While the dollars printed to meet Titanic’s budget were still wet, there was talk of James Cameron adapting Yukito Kishiro’s manga series based on the adventures of a futuristic cyberpunk cyborg for the big screen. Back when, with Cameron’s reputation at its peak, this was a tantalising prospect – a return to the tech noir action territory that made his name. But as the years rolled on and his attention shifted to waterlogged sequels to his hippy-dippy megahit, Avatar, it’s clear his heart was no longer in Alita, nor his head. Thus, the movie looked to be as dead as the anticipation for those Avatar sequels.
You can decide for yourselves what passing his script to Robert Rodriquez, who can’t scrape together $20m to make Machete Kills in Space, but has somehow, with Cameron’s patronage, being handed $200m for this blow out, says about Cameron’s interest in the material. Does he believe the famous low budget auteur to be a pliant stand-in or a vibrant and kinetic filmmaker with a sensibility similar to his own who’ll make a movie not dissimilar to the one he would have made, albeit with a Mexican flavour? It’s likely Cameron doesn’t care about anything at all except Avatar now, certainly not enough to insist Rodriquez kept a tighter grip on his former passion project.

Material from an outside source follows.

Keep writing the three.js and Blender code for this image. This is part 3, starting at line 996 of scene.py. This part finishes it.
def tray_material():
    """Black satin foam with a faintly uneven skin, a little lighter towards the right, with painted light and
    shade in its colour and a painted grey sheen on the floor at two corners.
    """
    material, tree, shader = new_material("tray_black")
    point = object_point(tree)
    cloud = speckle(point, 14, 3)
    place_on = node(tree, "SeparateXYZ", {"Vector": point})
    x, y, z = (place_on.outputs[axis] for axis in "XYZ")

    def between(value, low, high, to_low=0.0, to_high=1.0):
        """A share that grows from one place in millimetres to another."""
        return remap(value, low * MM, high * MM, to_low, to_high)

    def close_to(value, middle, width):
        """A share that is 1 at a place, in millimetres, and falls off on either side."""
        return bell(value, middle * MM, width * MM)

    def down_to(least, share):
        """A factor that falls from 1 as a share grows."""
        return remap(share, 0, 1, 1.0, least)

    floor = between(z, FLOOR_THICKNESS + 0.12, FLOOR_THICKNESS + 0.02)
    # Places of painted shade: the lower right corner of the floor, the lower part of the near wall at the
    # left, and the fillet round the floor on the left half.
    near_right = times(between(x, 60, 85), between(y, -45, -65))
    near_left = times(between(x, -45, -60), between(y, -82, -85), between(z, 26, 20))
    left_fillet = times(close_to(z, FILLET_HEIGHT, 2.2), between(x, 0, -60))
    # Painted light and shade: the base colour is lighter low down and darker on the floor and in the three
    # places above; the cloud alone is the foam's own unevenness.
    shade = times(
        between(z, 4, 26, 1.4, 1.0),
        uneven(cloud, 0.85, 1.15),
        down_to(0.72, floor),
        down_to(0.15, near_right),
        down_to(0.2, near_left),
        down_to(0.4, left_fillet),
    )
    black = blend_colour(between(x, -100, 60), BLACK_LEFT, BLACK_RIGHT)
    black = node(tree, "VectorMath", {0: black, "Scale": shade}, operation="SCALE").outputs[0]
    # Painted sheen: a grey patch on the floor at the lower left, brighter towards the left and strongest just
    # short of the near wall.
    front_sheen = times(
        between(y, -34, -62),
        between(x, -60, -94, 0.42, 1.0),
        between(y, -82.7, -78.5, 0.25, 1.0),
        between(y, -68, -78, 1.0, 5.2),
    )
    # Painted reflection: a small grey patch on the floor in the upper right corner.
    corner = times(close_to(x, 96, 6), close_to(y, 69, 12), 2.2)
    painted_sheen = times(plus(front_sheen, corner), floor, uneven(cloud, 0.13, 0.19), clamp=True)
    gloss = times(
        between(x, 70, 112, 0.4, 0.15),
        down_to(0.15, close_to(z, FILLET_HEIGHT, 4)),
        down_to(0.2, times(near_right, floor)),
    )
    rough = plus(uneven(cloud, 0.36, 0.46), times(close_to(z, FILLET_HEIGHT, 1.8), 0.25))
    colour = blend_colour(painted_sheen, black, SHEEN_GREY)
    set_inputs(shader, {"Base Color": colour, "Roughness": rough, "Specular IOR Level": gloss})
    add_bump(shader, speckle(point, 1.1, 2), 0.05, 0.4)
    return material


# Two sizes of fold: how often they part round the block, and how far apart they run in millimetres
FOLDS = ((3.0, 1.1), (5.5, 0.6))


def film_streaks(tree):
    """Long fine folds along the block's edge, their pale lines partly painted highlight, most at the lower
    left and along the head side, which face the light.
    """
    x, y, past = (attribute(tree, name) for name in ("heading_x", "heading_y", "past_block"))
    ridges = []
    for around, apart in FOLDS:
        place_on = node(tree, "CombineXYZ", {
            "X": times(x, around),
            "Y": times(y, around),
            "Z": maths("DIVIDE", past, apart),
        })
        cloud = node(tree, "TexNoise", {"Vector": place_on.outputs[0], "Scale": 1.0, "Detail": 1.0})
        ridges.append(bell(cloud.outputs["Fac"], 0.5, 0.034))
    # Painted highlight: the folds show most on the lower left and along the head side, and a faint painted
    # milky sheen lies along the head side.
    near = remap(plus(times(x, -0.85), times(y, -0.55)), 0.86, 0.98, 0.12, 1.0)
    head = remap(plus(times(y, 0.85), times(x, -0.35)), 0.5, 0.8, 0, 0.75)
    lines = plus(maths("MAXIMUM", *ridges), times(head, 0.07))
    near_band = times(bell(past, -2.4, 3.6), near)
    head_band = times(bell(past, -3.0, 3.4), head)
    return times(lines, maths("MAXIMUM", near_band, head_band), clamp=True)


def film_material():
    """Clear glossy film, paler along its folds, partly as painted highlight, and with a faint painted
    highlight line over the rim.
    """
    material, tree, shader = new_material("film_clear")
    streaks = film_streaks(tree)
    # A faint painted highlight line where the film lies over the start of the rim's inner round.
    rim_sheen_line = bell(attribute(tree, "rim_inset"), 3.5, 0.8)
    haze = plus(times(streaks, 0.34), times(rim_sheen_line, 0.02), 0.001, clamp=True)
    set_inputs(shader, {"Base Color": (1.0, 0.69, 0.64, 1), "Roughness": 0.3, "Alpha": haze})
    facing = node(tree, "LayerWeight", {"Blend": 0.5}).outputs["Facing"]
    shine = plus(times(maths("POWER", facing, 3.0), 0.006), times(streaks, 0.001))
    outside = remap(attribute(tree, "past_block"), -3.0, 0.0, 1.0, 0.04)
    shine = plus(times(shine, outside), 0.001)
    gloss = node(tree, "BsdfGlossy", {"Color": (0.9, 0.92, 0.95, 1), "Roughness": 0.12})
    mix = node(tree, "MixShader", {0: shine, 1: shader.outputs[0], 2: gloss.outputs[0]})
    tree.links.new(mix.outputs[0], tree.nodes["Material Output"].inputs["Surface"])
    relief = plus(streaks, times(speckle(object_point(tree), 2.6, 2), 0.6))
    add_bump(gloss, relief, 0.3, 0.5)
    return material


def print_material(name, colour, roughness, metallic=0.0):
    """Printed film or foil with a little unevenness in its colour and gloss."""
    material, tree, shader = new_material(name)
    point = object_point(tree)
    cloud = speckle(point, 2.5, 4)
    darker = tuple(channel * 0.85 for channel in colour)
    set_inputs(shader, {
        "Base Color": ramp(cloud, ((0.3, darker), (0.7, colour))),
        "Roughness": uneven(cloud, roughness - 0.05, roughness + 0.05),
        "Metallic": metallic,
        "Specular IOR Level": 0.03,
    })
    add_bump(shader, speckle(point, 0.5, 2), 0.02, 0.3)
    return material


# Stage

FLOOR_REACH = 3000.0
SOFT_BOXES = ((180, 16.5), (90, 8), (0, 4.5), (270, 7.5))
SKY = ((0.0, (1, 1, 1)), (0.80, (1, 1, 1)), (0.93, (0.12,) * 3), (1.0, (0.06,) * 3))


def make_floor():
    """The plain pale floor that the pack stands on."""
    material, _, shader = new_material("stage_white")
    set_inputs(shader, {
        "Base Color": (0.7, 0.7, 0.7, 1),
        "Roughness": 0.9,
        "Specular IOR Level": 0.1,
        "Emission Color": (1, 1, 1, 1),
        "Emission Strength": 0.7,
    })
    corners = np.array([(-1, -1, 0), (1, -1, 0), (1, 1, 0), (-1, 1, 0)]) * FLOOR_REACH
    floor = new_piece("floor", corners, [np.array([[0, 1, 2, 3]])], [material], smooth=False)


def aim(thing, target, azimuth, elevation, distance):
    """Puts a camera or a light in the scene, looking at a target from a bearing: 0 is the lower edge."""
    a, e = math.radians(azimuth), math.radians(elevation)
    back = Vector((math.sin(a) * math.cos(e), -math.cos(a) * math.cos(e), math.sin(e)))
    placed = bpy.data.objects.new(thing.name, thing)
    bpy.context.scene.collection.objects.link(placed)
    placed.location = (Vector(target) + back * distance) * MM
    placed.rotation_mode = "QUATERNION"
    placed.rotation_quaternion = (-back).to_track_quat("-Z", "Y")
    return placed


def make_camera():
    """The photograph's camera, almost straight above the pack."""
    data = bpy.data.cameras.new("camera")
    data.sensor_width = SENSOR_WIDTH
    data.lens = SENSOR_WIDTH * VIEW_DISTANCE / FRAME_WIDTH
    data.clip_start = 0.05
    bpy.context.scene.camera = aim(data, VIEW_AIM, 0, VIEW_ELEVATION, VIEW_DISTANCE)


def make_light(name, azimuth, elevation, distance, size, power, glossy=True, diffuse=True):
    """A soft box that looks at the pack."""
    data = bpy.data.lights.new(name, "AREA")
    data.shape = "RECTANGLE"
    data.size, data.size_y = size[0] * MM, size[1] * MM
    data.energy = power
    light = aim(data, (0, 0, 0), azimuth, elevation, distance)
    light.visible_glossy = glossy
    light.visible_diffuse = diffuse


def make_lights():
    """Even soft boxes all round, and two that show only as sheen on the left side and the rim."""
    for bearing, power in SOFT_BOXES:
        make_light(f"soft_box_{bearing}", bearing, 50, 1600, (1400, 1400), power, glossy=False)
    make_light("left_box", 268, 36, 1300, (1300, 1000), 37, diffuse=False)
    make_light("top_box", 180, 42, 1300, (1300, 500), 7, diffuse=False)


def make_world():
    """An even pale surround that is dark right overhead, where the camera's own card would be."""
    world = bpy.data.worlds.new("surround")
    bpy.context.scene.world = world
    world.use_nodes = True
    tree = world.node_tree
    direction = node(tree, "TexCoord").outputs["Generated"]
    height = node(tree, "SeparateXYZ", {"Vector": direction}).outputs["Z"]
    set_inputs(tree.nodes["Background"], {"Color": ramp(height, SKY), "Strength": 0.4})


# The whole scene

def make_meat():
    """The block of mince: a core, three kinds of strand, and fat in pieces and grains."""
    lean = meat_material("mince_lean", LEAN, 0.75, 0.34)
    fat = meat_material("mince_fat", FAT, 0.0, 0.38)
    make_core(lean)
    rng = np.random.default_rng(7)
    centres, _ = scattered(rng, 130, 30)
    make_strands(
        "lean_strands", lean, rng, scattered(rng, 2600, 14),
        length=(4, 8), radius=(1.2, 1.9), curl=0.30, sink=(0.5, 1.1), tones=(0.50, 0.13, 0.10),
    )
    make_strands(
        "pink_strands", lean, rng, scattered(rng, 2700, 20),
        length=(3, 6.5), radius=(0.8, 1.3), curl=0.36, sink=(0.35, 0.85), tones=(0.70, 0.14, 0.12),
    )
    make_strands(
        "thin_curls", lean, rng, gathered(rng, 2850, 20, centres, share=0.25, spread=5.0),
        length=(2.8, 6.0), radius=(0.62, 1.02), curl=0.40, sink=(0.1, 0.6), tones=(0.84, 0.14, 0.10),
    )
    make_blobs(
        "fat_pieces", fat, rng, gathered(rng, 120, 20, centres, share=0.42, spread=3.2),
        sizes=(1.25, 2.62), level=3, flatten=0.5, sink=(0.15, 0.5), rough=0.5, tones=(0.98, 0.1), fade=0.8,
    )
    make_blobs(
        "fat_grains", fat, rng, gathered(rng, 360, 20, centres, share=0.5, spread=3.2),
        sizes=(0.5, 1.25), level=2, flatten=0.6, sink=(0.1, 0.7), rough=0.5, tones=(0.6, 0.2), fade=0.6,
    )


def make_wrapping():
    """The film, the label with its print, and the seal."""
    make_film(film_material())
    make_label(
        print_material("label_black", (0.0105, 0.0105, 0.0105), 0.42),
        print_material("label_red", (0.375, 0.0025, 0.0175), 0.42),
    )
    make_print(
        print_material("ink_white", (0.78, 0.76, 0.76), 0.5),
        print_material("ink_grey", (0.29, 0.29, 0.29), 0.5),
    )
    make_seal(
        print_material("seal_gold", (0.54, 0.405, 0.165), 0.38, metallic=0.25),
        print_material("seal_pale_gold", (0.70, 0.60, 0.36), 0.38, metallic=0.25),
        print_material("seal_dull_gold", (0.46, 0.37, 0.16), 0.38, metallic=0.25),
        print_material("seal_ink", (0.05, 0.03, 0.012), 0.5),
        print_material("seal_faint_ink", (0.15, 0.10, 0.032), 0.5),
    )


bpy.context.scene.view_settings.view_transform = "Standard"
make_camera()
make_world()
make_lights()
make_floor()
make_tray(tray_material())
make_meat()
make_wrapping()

Alita’s a visually exciting and pacey futureshock with plenty of visceral fight scenes and an intriguing mythology that ends just as it’s getting interesting. Rosa Salazar, playing the titular cyborg, rendered Disney-eyed, thanks to mo-cap technology, gives the story of a bot saved from the scrapyard and keen to discover her former identity, purpose and true enemy, personality and passion – thereby elevating this above cold and indifferent fare like the similarly themed Ghost in the Machine.

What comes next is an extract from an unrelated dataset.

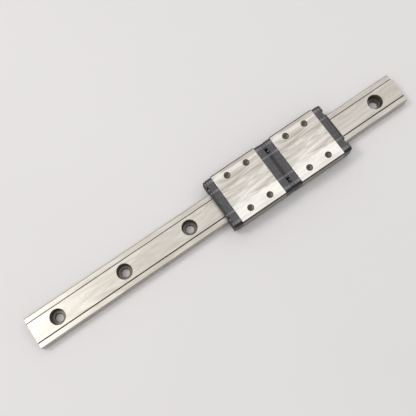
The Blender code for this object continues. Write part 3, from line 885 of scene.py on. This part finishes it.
def ball_circuit_mesh():
    """The balls of one circuit, centred on the circuit's middle."""
    pitch = CIRCUIT_LENGTH / BALLS_PER_CIRCUIT
    shape = bmesh.new()
    for ball in range(BALLS_PER_CIRCUIT):
        x, y = circuit_point(ball * pitch)
        bmesh.ops.create_uvsphere(
            shape,
            u_segments=BALL_STEPS,
            v_segments=BALL_RINGS,
            radius=BALL_RADIUS,
            matrix=Matrix.Translation((x, y, 0)),
        )
    return finished(from_bmesh("balls", shape), BALL_STEEL)


def cage_belt_mesh():
    """The resin belt that keeps a circuit's balls apart, as a flat ribbon through their middles."""
    count = BALLS_PER_CIRCUIT * BELT_POINTS_PER_BALL
    curve = bpy.data.curves.new("belt", "CURVE")
    curve.dimensions = "3D"
    curve.twist_mode = "Z_UP"
    curve.extrude = BELT_HALF_HEIGHT
    curve.bevel_depth = BELT_THICKNESS / 2
    curve.bevel_resolution = 1
    spline = curve.splines.new("POLY")
    spline.points.add(count - 1)
    spline.use_cyclic_u = True
    for i, point in enumerate(spline.points):
        point.co = (*circuit_point(i * CIRCUIT_LENGTH / count), 0, 1)
    return finished(link("belt", curve), BELT_RESIN)


# ---------------------------------------------------------------- assembly


def place(name, mesh, body, at=(0, 0, 0), turned_round=False, stands_for=()):
    """One copy of a piece, riding on a body. Turned round, it faces the other way along X."""
    made = link(name, mesh)
    made.location = at
    made.rotation_euler.z = math.pi if turned_round else 0
    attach(made, body)
    if stands_for:
        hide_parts(*stands_for)


def refinish(node, material):
    """A better material on a CAD node whose shape is right."""
    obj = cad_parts[node]
    obj.data.shade_smooth()
    obj.data.set_sharp_from_angle(angle=SMOOTH_ANGLE)
    for material_slot in obj.material_slots:
        material_slot.material = material


def dress_carriage(side, meshes):
    """All of a carriage's pieces, the left or the right one's."""
    body = side + "_carriage"
    x = CENTRE_X[side]
    node = side + "_block"
    place(node + "_fine", meshes["block"], body, (x, 0, 0), stands_for=[node])
    place(side + "_threads", meshes["threads"], body, (x, 0, 0))

    for end, along in ENDS:
        away = along < 0
        for part, slot in (
            ("end_plate", "end_plate_resin"),
            ("seal_core", "seal_core_steel"),
            ("wiper_seal", "wiper_rubber"),
        ):
            node = f"{side}_{part}_{end}"
            place(node + "_fine", meshes[part], body, (x, 0, 0), away, [node])
        for flank_name, across in FLANKS:
            node = f"{side}_screw_{end}_{flank_name}"
            at = (x, across * SCREW_Y, 0)
            place(node + "_fine", meshes["screw"], body, at, away, [node])
            refinish(f"{side}_return_guide_{end}_{flank_name}", GUIDE_RESIN)

    for flank_name, across in FLANKS:
        refinish(f"{side}_ball_retainer_{flank_name}", GUIDE_RESIN)
        for row, z in ROW_Z.items():
            at = (x, across * TURN_Y, z)
            node = f"{side}_ball_chain_{flank_name}_{row}"
            place(node + "_balls", meshes["balls"], body, at, across < 0, [node])
            place(node + "_belt", meshes["belt"], body, at, across < 0)


def build_pieces():
    place("rail_fine", rail_mesh(), "rail", stands_for=["rail"])
    meshes = {
        "block": block_mesh(),
        "threads": thread_mesh(),
        "end_plate": end_plate_mesh(),
        "seal_core": seal_core_mesh(),
        "wiper_seal": wiper_mesh(),
        "screw": screw_mesh(),
        "balls": ball_circuit_mesh(),
        "belt": cage_belt_mesh(),
    }
    for side in SIDES:
        dress_carriage(side, meshes)


# ---------------------------------------------------------------- studio

FLOOR_HALF_WIDTH = 2.0
FLOOR_UNDERSIDE = -0.02
FLOOR_GAP = 0.05 * MM  # between the floor and the rail's underside
WORLD_COLOUR, WORLD_STRENGTH = (0.975, 0.98, 1.0, 1), 0.42

# The camera's place, turn and lens, which look down on the carriages from the near side.
CAMERA_AIM = Vector((-6.3, 3.15, 6.0)) * MM
CAMERA_DISTANCE = 363.0 * MM
CAMERA_FORWARD = Vector((0.1174, 0.2192, -0.9686)).normalized()
CAMERA_UPWARDS = Vector((0.5561, 0.7936, 0.2470)).normalized()
CAMERA_LENS = 60.6
CAMERA_SENSOR_WIDTH = 36.0
CAMERA_CLIP_START = 0.01


def area_light(name, at, aim, size, power, colour):
    data = bpy.data.lights.new(name, "AREA")
    data.shape = "RECTANGLE"
    data.size, data.size_y = size
    data.energy = power
    data.color = colour
    light = link(name, data)
    light.location = at
    light.rotation_euler = (Vector(aim) - Vector(at)).to_track_quat("-Z", "Y").to_euler()


def build_studio():
    """A pale floor, an even sky, a broad light overhead and a small brighter one to the left."""
    floor = box(
        "floor",
        (-FLOOR_HALF_WIDTH, -FLOOR_HALF_WIDTH, FLOOR_UNDERSIDE),
        (FLOOR_HALF_WIDTH, FLOOR_HALF_WIDTH, -FLOOR_GAP),
    )
    floor.data.materials.append(paper_floor())

    world = bpy.data.worlds.new("studio")
    world.use_nodes = True
    backdrop = world.node_tree.nodes["Background"]
    backdrop.inputs["Color"].default_value = WORLD_COLOUR
    backdrop.inputs["Strength"].default_value = WORLD_STRENGTH
    bpy.context.scene.world = world
    bpy.context.scene.view_settings.view_transform = "Standard"

    area_light(
        "key_softbox",
        at=(-0.50, 0.37, 0.95),
        aim=(0, 0, 0),
        size=(0.30, 0.30),
        power=2.5,
        colour=(1.0, 0.98, 0.95),
    )
    area_light(
        "overhead_softbox",
        at=(0.13, 0.12, 1.0),
        aim=(0.13, 0.12, 0),
        size=(1.9, 1.3),
        power=5.8,
        colour=(1.0, 0.99, 0.975),
    )


def build_camera():
    """Looks down steeply from the near side, turned so that the rail runs up to the right."""
    sideways = CAMERA_FORWARD.cross(CAMERA_UPWARDS).normalized()
    data = bpy.data.cameras.new("camera")
    data.sensor_width = CAMERA_SENSOR_WIDTH
    data.lens = CAMERA_LENS
    data.clip_start = CAMERA_CLIP_START
    camera = link("camera", data)
    turn = Matrix((sideways, sideways.cross(CAMERA_FORWARD), -CAMERA_FORWARD)).transposed()
    place_behind_aim = Matrix.Translation(CAMERA_AIM - CAMERA_DISTANCE * CAMERA_FORWARD)
    camera.matrix_world = place_behind_aim @ turn.to_4x4()
    bpy.context.scene.camera = camera


build_pieces()
build_studio()
build_camera()
bpy.context.view_layer.update()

Unfortunately, Rodriquez, handed all this cash, is obliged to defer the meat of the story and its promise to a sequel that, thanks to the non-marketing efforts of Twentieth Century Fox, will never happen. The canvas is colourful and detailed, the characters likable, Christoph Waltz’s dead-eyed inventor notwithstanding, but after a promising first act, the film gets bogged down in world building, punctuated by setpiece fights that advance the story not one inch.
There’s a kind of arrogance in assuming an audience will return for sequels when the hard work in building a self-contained and satisfying first movie has not been done, but in fairness to Rodriquez, he’s made a film that conceptually dates from another era – an era in which an infallible director was attached. Thus, a much delayed ‘90s blockbuster stumbles in a modern marketplace indifferent to its charms. Still, if it’s any comfort Robert, Alita’s a lot more fun than Avatar and is in no danger of outstaying its welcome.